Life is full of questions- tough questions at that. Where do babies come from? Where does my dog go when it dies? Am I proud of the person I am becoming? Why did I not get the job I applied for? Now that I have this job WHY did I apply for it? Does he love me? Do I love him? How are you? No REALLY how are you? Do I go to college? Where? Is it time to put mom in a nursing home? Will I be able to retire one day?

You get the point.

I’m making you a promise right now that as you begin to face life’s questions –simple and complex– I will always do my best to be honest with you. To give you the straight answer, and if I don’t know the answer I’ll help you find it. Please be prepared though, because I do not promise to give you the answer you would like, hope for, or desire to hear — if it would be telling you a lie. Don’t think you want an honest answer? Then don’t ask.

I want you to always inquire, to desire to know more about the world around you and yourself. However, the world doesn’t need any more people asking questions who don’t have a thick enough skin to handle the truth. I’m not saying that the answer to every question is something bad or grotesque or discouraging, I just want you to be prepared incase you find out something you weren’t expecting. Ask questions–learn–be pleased with the good and struggle your way through the bad. Just make sure that when you ask, you have your ears and heart ready for the answer.

#66 On a day-to-day basis..keep the makeup simple!

Though I don’t even come close to wearing it every day — I love makeup. I think it is fun to apply and play with. As you grow I’m sure you will discover it to some extent as well. ┬áMy number one advice to you is that no matter how much makeup you have on, keep it simple. I understand that there are times where you might get a bit “edgier” — with purpose — but looking like this:

Photo from fork.com

Is rarely conducive to one’s professional development or every day life in general. You are young and you are beautiful. Use your make up to accent the features you have that you already love. Never use it as a way to cover up the beauty God gave you naturally. You won’t be wearing makeup for quite some time but when you do, make sure to take a moment to look in the mirror. Make sure that under that layer of lipstick or eye shadow that you still see YOU. If you ever come to me looking like a clown instead of my beautiful and fresh faced kid/young lady — I will be the first to let you know! Leave the clowns at the circus.

 

#65 Use More Than Dollar Signs To Assess Value

This past year your father and I have had to consistently ask ourselves what things in our life have the most value. We certainly aren’t made of money and when bills pile up, namely those student loans that allowed us to experience some great years that helped to shape who we would become–both in and out of the classroom–it is often easy to start adding $ signs to find value in the things around us. If that wasn’t enough, the media, internet, advertising, and just about every piece of printed material out there is in one way or another telling us to place value in life’s monetary gains and “status symbols”.

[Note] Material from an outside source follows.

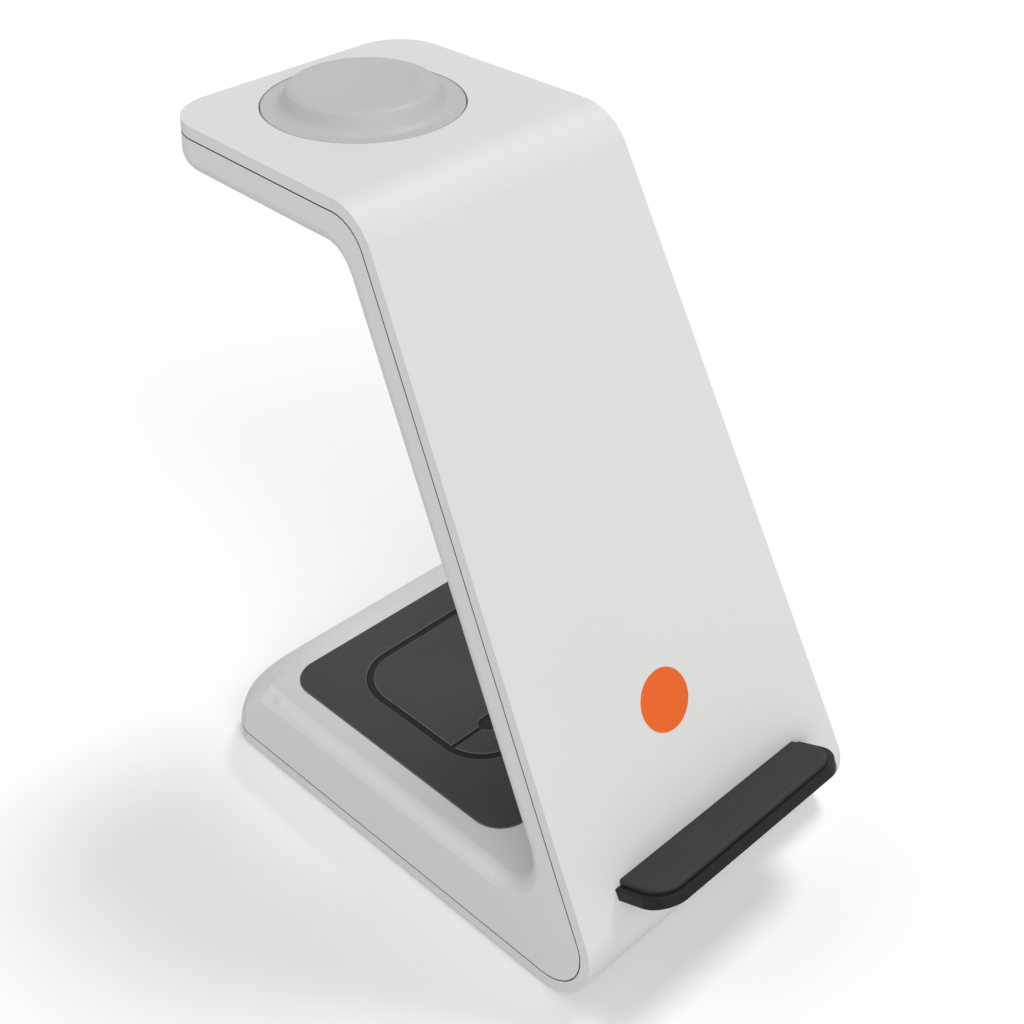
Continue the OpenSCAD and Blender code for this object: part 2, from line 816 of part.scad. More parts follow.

I won’t lie, a Corvette would be nice, and probably have at least some temporary value to me. However, every time we sit down and really talk about it, your father and I consistently find that the most valuable things–the things WE want to invest in– have no dollar value attached to them. The things we find most valuable to us always tends to be our faith in God, our positive relationship with each other, YOU and being active participants in your life our pets (and yes they DO require a dollar commitment), satisfaction withour jobs, and also our relationship with friends and family.

Before I start sounding like a feel-good family TV show (or maybe I’m too late for that), let me tell you that keeping the VERY valuable things the center of our focus isn’t always easy. THey aren’t valuable in a measurable way that perhaps an expensive piece of jewelry or set of new top of the line golf clubs are. However, their value is measured in the way these things make us feel, the way they keep our hearts living passionately, the way that they give us constant peace of mind.

Whenever I contemplate getting a higher paying job — that would allow us some “valuable”items – I realize that it would take me away form you and also away from a job that I have now that I really love. No amount of money could make me feel as good as spending a day with you–and working at a job where I feel I really have a chance to make a difference in the world.

My rambling is about done. What I’m trying to say is to always make sure when you consider what is valuable to you — look deeper than the attached % sign. WE all love new “things” — and I’m not telling you to never splurge. Just always remember that value can be measured in laughter, hugs, kisses, hear warming (and a few heart-wrenching) moments — it can be measured in time with a good companion and in so many ways that dollar signs can never add up to.